[Exercise objective] Identify the lines that contain the word "scene", then copy them.

[Data records]
#####

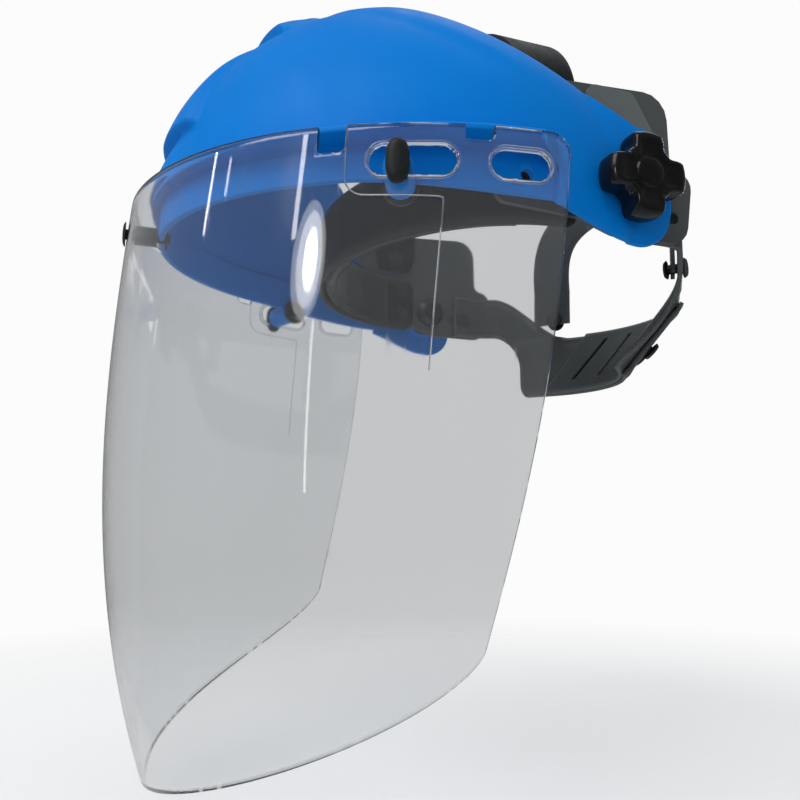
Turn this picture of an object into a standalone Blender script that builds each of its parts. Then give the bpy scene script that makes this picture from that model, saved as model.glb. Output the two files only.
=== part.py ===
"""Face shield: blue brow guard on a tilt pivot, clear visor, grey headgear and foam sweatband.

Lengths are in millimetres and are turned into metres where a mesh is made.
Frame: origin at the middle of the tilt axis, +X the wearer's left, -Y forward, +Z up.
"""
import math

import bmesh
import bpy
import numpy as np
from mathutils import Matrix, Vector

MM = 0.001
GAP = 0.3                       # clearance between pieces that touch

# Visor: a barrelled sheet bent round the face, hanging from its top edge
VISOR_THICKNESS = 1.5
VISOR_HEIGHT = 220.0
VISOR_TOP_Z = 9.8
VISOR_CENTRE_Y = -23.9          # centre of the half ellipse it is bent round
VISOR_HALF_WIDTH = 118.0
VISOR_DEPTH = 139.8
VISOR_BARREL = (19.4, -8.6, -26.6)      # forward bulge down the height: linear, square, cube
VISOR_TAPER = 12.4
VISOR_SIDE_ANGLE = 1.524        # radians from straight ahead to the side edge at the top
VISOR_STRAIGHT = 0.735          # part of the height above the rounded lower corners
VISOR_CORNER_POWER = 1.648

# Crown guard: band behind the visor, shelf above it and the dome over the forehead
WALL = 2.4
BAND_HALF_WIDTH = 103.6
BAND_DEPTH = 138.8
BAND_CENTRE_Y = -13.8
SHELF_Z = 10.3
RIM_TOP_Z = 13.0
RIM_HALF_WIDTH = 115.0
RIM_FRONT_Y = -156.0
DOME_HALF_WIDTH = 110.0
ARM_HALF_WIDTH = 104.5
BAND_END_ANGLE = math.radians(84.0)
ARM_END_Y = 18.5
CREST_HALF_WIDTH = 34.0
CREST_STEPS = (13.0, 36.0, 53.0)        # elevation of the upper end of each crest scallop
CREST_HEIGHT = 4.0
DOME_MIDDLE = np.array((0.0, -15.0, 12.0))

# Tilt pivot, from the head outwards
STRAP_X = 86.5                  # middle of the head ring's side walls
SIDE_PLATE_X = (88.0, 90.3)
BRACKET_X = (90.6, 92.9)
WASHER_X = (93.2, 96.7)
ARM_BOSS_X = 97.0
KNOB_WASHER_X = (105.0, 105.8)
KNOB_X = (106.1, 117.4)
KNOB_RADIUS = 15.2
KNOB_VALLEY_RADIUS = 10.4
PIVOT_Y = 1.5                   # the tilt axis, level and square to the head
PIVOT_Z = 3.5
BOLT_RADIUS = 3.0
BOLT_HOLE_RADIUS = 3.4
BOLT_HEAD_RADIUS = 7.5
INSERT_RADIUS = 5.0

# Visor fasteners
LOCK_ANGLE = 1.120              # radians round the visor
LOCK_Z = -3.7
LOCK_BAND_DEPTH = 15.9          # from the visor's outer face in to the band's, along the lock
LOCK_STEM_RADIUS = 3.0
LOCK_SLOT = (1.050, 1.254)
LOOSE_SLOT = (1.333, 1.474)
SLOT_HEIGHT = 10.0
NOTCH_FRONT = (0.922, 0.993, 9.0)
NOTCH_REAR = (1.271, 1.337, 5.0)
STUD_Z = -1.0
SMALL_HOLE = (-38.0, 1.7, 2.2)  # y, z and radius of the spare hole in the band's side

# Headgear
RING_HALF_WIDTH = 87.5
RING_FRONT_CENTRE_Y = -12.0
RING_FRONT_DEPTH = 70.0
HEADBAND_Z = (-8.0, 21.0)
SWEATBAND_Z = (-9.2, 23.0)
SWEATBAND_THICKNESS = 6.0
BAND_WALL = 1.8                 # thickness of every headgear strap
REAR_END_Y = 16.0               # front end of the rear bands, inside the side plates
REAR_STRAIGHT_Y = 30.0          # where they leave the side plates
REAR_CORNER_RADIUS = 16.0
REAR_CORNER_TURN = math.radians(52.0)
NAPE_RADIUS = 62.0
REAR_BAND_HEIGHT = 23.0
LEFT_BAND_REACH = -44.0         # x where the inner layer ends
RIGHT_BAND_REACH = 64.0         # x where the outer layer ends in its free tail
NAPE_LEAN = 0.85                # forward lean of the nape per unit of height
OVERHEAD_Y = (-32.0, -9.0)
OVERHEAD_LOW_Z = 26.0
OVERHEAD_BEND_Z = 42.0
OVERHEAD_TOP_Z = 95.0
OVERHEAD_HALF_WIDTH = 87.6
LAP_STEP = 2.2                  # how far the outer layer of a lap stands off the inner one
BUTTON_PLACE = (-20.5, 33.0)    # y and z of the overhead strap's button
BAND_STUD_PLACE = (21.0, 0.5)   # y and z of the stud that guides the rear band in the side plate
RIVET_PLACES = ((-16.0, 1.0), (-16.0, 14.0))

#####

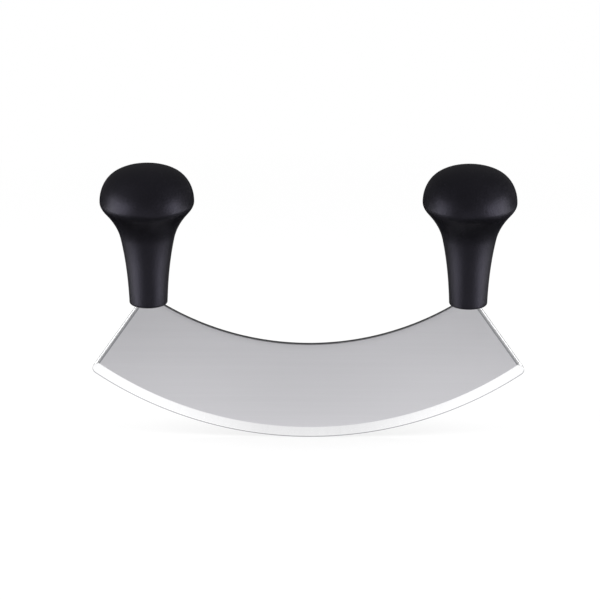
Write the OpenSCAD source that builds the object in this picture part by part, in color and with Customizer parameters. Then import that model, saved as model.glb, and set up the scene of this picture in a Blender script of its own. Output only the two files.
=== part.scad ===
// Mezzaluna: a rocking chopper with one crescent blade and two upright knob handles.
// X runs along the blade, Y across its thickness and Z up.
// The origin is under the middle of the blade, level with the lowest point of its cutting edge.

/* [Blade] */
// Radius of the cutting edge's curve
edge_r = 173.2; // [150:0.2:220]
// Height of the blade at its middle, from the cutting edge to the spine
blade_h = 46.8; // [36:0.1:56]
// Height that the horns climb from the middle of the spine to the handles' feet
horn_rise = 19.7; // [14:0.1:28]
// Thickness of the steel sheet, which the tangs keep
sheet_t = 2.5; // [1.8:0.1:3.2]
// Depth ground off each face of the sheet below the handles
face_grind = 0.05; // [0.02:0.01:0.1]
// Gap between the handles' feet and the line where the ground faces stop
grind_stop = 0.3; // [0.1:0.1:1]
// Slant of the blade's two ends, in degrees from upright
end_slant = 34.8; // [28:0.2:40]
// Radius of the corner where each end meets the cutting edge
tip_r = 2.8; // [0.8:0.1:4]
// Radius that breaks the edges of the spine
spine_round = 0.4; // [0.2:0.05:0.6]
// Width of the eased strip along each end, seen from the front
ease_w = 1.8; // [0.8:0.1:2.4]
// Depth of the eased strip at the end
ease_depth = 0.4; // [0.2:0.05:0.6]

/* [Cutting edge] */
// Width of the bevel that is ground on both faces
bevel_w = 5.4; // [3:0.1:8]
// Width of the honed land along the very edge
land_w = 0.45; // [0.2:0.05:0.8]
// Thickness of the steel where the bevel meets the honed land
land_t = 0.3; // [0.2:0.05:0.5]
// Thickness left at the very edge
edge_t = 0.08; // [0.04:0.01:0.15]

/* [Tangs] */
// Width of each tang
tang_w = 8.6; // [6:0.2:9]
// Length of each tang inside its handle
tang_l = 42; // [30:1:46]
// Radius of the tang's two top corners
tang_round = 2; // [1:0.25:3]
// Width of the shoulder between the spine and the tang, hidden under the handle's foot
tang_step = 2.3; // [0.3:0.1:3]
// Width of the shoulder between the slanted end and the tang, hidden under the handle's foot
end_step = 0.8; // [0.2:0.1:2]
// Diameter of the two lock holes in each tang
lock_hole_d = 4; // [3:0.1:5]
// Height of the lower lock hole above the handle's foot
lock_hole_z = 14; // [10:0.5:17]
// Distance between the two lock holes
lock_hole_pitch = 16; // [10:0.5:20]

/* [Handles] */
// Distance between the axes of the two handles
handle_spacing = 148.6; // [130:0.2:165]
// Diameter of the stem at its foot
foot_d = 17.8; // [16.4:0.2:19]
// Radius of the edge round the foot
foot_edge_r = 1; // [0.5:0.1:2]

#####

[Output below]
Turn this picture of an object into a standalone Blender script that builds each of its parts. Then give the bpy scene script that makes this picture from that model, saved as model.glb. Output the two files only.
Write the OpenSCAD source that builds the object in this picture part by part, in color and with Customizer parameters. Then import that model, saved as model.glb, and set up the scene of this picture in a Blender script of its own. Output only the two files.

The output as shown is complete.